Rubber Falls From One-Week High on Concern Demand Will Weaken

Rubber retreated from a one-week high after U.S. jobs data missed estimates and on concern that slowing growth in China, the biggest buyer, may cut demand for the commodity used in tires.

The contract for delivery in January dropped 0.9 percent to end at 245.8 yen a kilogram ($2,499 a metric ton) on the Tokyo Commodity Exchange. Futures on Aug. 2 settled at the highest level since July 26 and have fallen 19 percent this year.

Labor Department figures showed U.S. payrolls rose by 162,000 in July, the smallest gain in four months and lower than an increase of 185,000 projected economists. The Chinese economy may slow in the fourth quarter and the government will stick to economic restructuring while avoiding new measures to “bail out or support the market,” State Information Center researcher Qi Jingmei wrote in a commentary in the China Daily today.

“The U.S. employment data was not as good as expected, driving a decline on equities markets and spilling over to Tocom rubber,” said Gu Jiong, an analyst at commodity broker Yutaka Shoji Co. in Tokyo. Concern that China’s economy will slow may translate into lower demand for rubber, he said.

Rubber for January delivery rose 1.5 percent to close at 18,280 yuan ($2,985) a ton on the Shanghai Futures Exchange. Thai rubber free-on-board was unchanged at 77.25 baht ($2.46) a kilogram today, according to the Rubber Research Institute of Thailand.

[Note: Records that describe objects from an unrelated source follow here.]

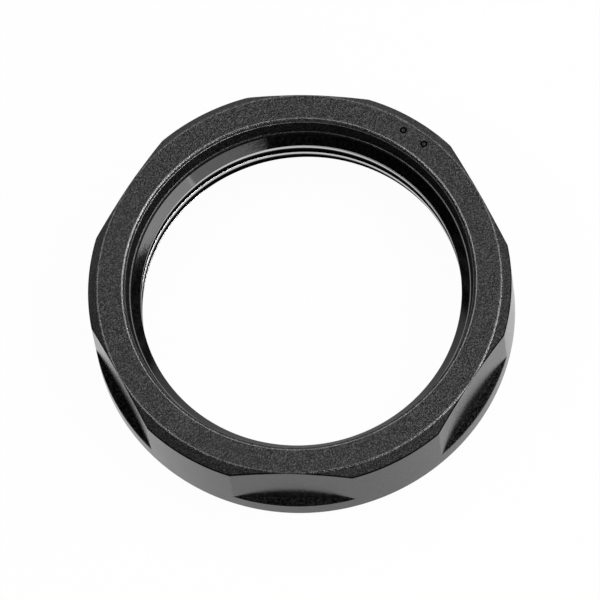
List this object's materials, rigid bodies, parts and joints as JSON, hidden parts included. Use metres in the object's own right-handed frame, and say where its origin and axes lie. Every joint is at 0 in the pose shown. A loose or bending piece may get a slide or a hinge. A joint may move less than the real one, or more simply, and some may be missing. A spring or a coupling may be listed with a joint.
{
  "type": "panel nut",
  "caption": "Round black plastic panel nut with an internal fine thread, shallow wrench flats above a full round rim and a chamfered top.",
  "frame": {"origin": "centre of the foot, on the plane that the nut stands on", "axes": "+Z along the thread's axis from the foot to the top face; one wrench flat faces -Y"},
  "size_m": [0.04, 0.04, 0.0086],
  "materials": {
    "moulded_plastic": "black moulded plastic, finely eroded on the top, chamfer and ledges, smooth on the sides and in the bore"
  },
  "bodies": {
    "root": {"nut": "moulded_plastic"}
  },
  "joints": []
}
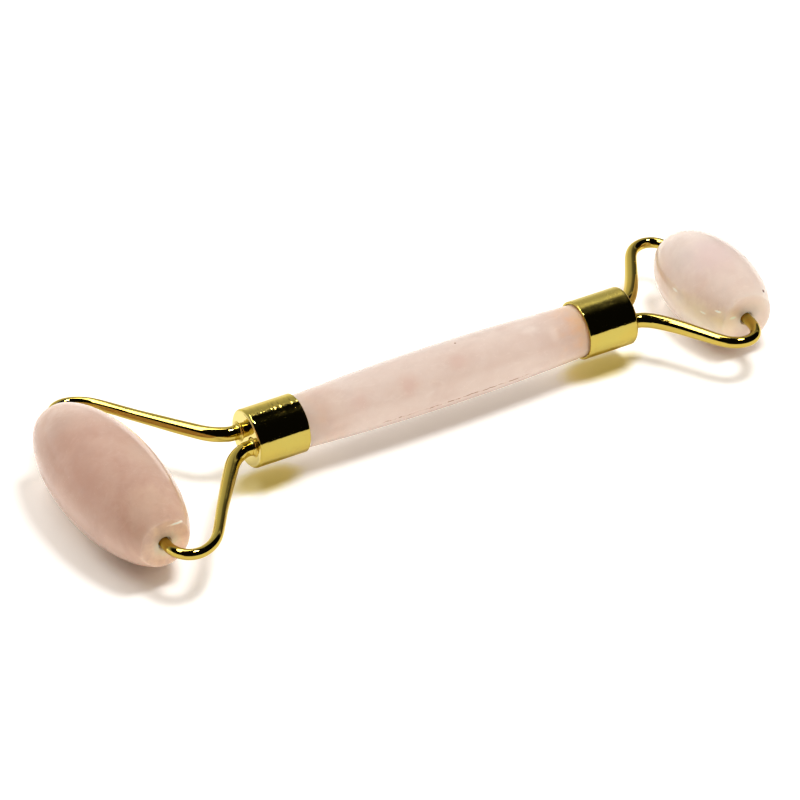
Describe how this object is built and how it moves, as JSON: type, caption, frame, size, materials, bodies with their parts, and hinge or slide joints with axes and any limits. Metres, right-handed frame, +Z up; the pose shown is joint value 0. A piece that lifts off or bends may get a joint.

Crude rubber stockpiles held at Japanese warehouses fell 9.7 percent to 10,192 tons on July 20, according to data from the Rubber Trade Association of Japan. Natural-rubber inventories fell 20 tons to 117,913 tons, based on a survey of nine warehouses in Shanghai, Shandong, Yunnan, Hainan and Tianjin, according to the Shanghai Futures Exchange last week.